Posted by gerarda about 1 year ago
That last sentence represents a watering down of the original target, which is the point I was trying to make.
Posted by andrew (Favicon staff member) about 1 year ago
@gerarda only if ALL areas aim for below 90%, some are below and some above and it balances out.

I know the press release says 90% of each LA , and this was before any contracts were signed, so we are working to contractual targets rather than a press release.
Posted by gerarda about 1 year ago
Nevertheless a failure to achieve 90% by LA by the end of this year will be a failure to meet the original target, to add to the failure to achieve 2Mbps for all by the end of the last parliament.
Posted by Blackmamba about 1 year ago
Hi Gerarda.
What ever your % is on Thinkbroad at the end of the the year it shows that Openreach is getting very close to the procurement dates some will be under but many will be over. i think where I am it will be very close to 90% at 24 meg. I hope you have seen today's results.
Posted by gerarda about 1 year ago
I will still be below 2Mbps by the end of the year - even if satellite vouchers were announced almost immediately.
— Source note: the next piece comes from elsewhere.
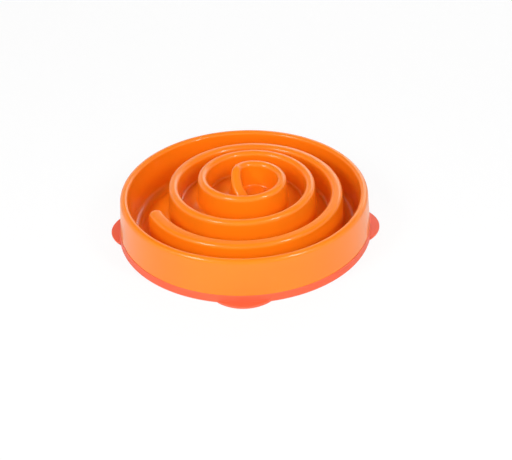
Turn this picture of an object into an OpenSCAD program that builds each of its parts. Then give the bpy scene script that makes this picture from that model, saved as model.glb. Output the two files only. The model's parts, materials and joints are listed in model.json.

Posted by Blackmamba about 1 year ago
Hi Gerarda.
It is most inportant to show on Thinkbroadband map your speed being under the 2 meg on your post code if possible with others because Openreach is watching the situation plus it will be putting pressure on your local council. Last week I knocked out a satellite system due to the line being barred from the FTTC this was in Surrey. Over the weekend I have place a speed test in your area wich will help as it is under 10 meg on a cab that is also barred on FTTC.